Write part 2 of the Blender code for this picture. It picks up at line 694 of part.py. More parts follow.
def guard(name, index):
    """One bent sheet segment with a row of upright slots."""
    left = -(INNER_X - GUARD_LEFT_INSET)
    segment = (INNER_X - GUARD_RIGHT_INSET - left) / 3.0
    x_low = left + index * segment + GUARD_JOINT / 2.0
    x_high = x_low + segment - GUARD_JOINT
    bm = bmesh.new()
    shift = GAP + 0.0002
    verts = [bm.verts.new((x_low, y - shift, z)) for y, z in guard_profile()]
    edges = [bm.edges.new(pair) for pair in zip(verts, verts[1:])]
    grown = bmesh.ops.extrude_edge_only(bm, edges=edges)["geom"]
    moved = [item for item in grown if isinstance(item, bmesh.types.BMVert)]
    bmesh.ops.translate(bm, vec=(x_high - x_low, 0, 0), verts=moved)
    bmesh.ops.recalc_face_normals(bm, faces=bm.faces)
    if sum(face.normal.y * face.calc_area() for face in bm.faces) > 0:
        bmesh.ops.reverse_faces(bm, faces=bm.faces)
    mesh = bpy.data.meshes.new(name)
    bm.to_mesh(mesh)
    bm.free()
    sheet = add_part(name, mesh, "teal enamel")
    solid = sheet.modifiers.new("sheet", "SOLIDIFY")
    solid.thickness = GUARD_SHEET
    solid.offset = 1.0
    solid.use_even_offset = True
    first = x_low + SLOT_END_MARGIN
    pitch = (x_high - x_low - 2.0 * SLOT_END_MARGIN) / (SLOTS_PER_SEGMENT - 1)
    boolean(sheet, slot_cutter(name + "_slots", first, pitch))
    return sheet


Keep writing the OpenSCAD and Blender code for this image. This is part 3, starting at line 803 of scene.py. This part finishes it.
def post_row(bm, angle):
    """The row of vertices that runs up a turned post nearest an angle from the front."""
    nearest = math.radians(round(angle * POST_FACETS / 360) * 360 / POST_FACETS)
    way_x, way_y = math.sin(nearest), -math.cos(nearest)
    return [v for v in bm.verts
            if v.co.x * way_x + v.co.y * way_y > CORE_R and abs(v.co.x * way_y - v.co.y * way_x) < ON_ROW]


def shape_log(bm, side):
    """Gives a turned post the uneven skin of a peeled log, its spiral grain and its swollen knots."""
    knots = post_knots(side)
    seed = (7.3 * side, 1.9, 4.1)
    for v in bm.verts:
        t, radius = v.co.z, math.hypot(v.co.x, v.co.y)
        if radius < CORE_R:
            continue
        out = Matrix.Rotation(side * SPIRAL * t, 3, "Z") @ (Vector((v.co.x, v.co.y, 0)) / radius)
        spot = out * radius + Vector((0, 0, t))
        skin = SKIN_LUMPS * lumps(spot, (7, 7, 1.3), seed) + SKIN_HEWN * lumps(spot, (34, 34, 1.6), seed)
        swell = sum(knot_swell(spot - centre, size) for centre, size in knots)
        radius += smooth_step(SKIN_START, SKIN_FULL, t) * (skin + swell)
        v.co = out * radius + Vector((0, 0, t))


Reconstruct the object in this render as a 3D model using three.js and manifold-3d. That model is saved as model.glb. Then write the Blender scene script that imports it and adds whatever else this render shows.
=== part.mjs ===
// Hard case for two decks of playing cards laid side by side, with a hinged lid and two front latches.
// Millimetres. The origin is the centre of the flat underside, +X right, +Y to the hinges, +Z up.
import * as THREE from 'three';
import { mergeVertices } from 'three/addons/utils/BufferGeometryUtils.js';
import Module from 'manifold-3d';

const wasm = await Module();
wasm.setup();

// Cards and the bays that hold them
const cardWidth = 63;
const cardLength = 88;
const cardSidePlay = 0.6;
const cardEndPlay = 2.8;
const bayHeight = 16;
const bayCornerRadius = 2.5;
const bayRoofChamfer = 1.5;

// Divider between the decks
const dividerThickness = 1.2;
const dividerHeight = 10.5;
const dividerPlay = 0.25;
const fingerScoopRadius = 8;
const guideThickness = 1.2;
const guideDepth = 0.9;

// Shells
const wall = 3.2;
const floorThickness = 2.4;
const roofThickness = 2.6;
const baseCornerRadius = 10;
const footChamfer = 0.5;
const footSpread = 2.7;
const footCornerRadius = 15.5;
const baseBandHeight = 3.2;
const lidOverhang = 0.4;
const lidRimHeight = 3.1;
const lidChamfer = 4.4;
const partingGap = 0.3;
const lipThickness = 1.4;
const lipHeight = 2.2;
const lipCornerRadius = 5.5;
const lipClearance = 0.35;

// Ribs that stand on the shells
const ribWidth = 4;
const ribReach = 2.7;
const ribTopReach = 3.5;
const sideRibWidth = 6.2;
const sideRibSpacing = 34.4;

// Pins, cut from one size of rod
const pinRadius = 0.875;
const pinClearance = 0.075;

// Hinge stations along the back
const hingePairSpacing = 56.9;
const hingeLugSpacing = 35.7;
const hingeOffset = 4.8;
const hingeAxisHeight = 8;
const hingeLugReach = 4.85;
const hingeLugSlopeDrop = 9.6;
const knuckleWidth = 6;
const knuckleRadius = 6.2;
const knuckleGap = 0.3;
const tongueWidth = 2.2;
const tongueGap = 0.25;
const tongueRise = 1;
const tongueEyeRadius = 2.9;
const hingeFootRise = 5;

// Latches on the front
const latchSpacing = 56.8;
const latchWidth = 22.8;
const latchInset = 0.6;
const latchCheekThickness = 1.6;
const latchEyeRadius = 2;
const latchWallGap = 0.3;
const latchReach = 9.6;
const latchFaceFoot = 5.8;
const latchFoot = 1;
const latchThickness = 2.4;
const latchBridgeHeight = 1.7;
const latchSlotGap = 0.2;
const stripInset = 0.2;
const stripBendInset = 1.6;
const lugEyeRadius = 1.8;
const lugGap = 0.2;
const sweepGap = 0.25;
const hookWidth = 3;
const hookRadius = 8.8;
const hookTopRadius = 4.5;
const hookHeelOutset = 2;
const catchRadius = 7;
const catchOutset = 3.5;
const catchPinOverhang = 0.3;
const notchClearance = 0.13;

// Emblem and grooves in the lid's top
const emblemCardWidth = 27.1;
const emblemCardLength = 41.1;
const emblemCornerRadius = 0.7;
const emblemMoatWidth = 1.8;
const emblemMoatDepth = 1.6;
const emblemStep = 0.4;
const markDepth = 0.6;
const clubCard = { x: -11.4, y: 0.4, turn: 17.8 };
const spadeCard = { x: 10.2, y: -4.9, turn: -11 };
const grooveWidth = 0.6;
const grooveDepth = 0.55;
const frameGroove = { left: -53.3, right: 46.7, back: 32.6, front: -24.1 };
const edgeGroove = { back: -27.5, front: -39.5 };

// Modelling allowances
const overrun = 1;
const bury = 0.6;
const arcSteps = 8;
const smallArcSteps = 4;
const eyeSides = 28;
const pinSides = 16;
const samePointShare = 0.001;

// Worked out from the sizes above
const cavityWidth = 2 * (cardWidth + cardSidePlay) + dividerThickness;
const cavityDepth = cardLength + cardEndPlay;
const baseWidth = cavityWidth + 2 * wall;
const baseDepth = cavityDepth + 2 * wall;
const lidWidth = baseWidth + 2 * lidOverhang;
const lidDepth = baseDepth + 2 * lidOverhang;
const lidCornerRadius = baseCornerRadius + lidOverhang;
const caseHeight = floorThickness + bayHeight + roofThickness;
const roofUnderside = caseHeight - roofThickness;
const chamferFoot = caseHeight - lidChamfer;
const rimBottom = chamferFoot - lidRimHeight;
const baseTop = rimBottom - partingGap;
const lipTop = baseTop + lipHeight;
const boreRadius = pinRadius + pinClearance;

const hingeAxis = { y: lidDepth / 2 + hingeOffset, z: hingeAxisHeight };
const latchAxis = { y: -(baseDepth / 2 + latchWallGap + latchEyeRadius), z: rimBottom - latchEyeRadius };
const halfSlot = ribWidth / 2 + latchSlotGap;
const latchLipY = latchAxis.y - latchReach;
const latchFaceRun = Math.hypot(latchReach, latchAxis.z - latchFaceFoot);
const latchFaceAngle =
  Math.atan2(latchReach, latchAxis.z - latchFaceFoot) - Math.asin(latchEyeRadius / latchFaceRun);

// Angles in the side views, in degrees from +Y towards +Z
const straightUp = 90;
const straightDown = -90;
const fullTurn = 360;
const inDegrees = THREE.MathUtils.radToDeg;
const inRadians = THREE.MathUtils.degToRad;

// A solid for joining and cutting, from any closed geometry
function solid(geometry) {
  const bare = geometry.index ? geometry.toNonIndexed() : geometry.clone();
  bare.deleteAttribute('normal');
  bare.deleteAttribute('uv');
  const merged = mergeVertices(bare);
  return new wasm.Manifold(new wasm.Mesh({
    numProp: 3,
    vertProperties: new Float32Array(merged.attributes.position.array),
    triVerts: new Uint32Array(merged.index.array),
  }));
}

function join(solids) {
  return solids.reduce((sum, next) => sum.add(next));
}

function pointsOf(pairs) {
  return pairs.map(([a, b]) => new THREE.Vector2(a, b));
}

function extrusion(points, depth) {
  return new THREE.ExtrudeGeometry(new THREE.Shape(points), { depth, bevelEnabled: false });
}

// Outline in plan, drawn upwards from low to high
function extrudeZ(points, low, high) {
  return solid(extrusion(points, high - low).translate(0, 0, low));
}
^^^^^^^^
> [PROBLEM DESCRIPTION] Return exactly, and only, the lines from the one containing "Keep writing the" down to the one containing "if v.co.x *", with both of those lines included.

> [OUTPUT FOR THIS TASK]
Keep writing the OpenSCAD and Blender code for this image. This is part 3, starting at line 803 of scene.py. This part finishes it.
def post_row(bm, angle):
    """The row of vertices that runs up a turned post nearest an angle from the front."""
    nearest = math.radians(round(angle * POST_FACETS / 360) * 360 / POST_FACETS)
    way_x, way_y = math.sin(nearest), -math.cos(nearest)
    return [v for v in bm.verts
            if v.co.x * way_x + v.co.y * way_y > CORE_R and abs(v.co.x * way_y - v.co.y * way_x) < ON_ROW]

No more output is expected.